DATASET EXCERPT:
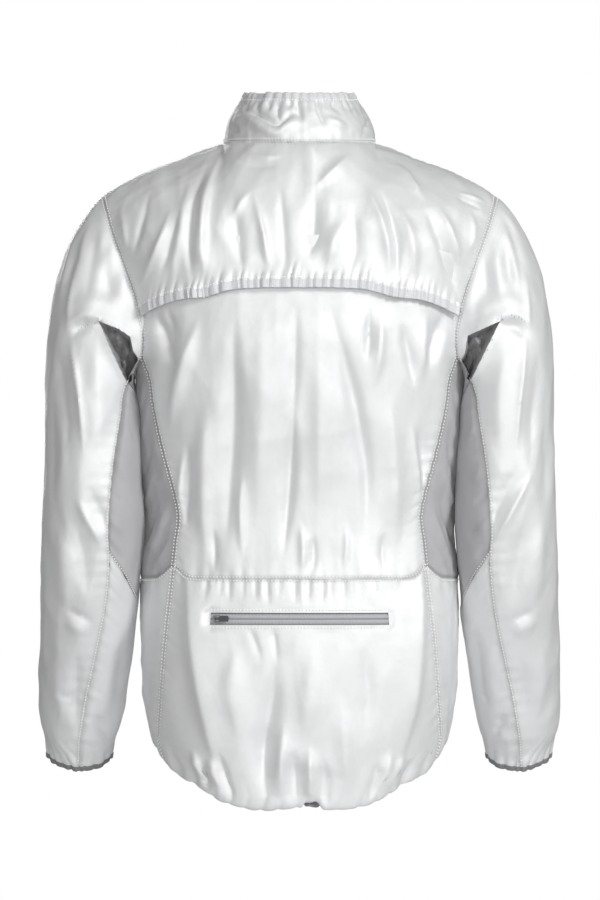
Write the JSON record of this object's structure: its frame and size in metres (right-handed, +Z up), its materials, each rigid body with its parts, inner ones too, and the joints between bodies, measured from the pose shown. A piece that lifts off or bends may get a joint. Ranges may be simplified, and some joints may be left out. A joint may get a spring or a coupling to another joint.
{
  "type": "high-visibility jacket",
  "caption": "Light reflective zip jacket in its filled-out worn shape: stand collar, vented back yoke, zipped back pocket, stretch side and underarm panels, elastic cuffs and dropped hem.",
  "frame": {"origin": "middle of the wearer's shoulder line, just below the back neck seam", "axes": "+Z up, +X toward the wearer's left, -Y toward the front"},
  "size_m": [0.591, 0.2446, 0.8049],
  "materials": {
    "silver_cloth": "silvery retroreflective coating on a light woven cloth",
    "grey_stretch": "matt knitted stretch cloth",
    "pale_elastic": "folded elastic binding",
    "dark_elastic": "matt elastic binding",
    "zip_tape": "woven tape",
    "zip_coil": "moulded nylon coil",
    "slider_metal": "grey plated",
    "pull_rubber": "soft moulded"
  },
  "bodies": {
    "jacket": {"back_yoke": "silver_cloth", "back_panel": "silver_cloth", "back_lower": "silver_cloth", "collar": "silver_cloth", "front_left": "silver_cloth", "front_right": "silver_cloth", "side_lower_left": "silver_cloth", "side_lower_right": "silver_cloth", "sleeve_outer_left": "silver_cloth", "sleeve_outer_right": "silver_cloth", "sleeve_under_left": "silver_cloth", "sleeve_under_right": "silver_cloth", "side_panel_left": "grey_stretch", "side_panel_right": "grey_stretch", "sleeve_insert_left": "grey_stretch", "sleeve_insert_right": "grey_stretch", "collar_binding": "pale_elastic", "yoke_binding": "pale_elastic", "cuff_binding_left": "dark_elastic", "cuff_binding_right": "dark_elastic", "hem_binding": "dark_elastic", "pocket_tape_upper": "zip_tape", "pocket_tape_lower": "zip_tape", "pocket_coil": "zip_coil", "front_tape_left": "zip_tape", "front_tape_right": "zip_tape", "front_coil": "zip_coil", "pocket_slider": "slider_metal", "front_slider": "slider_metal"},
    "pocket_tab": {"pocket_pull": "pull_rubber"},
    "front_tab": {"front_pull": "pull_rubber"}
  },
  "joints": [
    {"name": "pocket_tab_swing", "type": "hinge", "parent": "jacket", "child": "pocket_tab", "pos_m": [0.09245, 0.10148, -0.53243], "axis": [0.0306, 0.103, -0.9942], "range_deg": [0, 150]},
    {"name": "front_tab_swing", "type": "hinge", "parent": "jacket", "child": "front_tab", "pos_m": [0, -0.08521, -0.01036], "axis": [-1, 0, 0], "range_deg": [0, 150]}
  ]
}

GIVEN INSTRUCTION: Set out the complete listing exactly as shown.

SOLUTION:
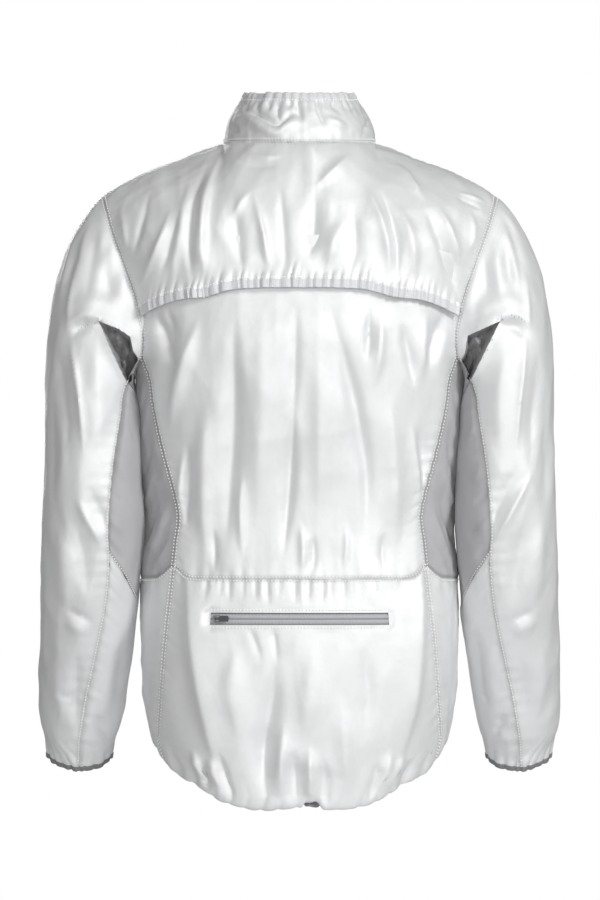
Write the JSON record of this object's structure: its frame and size in metres (right-handed, +Z up), its materials, each rigid body with its parts, inner ones too, and the joints between bodies, measured from the pose shown. A piece that lifts off or bends may get a joint. Ranges may be simplified, and some joints may be left out. A joint may get a spring or a coupling to another joint.
{
  "type": "high-visibility jacket",
  "caption": "Light reflective zip jacket in its filled-out worn shape: stand collar, vented back yoke, zipped back pocket, stretch side and underarm panels, elastic cuffs and dropped hem.",
  "frame": {"origin": "middle of the wearer's shoulder line, just below the back neck seam", "axes": "+Z up, +X toward the wearer's left, -Y toward the front"},
  "size_m": [0.591, 0.2446, 0.8049],
  "materials": {
    "silver_cloth": "silvery retroreflective coating on a light woven cloth",
    "grey_stretch": "matt knitted stretch cloth",
    "pale_elastic": "folded elastic binding",
    "dark_elastic": "matt elastic binding",
    "zip_tape": "woven tape",
    "zip_coil": "moulded nylon coil",
    "slider_metal": "grey plated",
    "pull_rubber": "soft moulded"
  },
  "bodies": {
    "jacket": {"back_yoke": "silver_cloth", "back_panel": "silver_cloth", "back_lower": "silver_cloth", "collar": "silver_cloth", "front_left": "silver_cloth", "front_right": "silver_cloth", "side_lower_left": "silver_cloth", "side_lower_right": "silver_cloth", "sleeve_outer_left": "silver_cloth", "sleeve_outer_right": "silver_cloth", "sleeve_under_left": "silver_cloth", "sleeve_under_right": "silver_cloth", "side_panel_left": "grey_stretch", "side_panel_right": "grey_stretch", "sleeve_insert_left": "grey_stretch", "sleeve_insert_right": "grey_stretch", "collar_binding": "pale_elastic", "yoke_binding": "pale_elastic", "cuff_binding_left": "dark_elastic", "cuff_binding_right": "dark_elastic", "hem_binding": "dark_elastic", "pocket_tape_upper": "zip_tape", "pocket_tape_lower": "zip_tape", "pocket_coil": "zip_coil", "front_tape_left": "zip_tape", "front_tape_right": "zip_tape", "front_coil": "zip_coil", "pocket_slider": "slider_metal", "front_slider": "slider_metal"},
    "pocket_tab": {"pocket_pull": "pull_rubber"},
    "front_tab": {"front_pull": "pull_rubber"}
  },
  "joints": [
    {"name": "pocket_tab_swing", "type": "hinge", "parent": "jacket", "child": "pocket_tab", "pos_m": [0.09245, 0.10148, -0.53243], "axis": [0.0306, 0.103, -0.9942], "range_deg": [0, 150]},
    {"name": "front_tab_swing", "type": "hinge", "parent": "jacket", "child": "front_tab", "pos_m": [0, -0.08521, -0.01036], "axis": [-1, 0, 0], "range_deg": [0, 150]}
  ]
}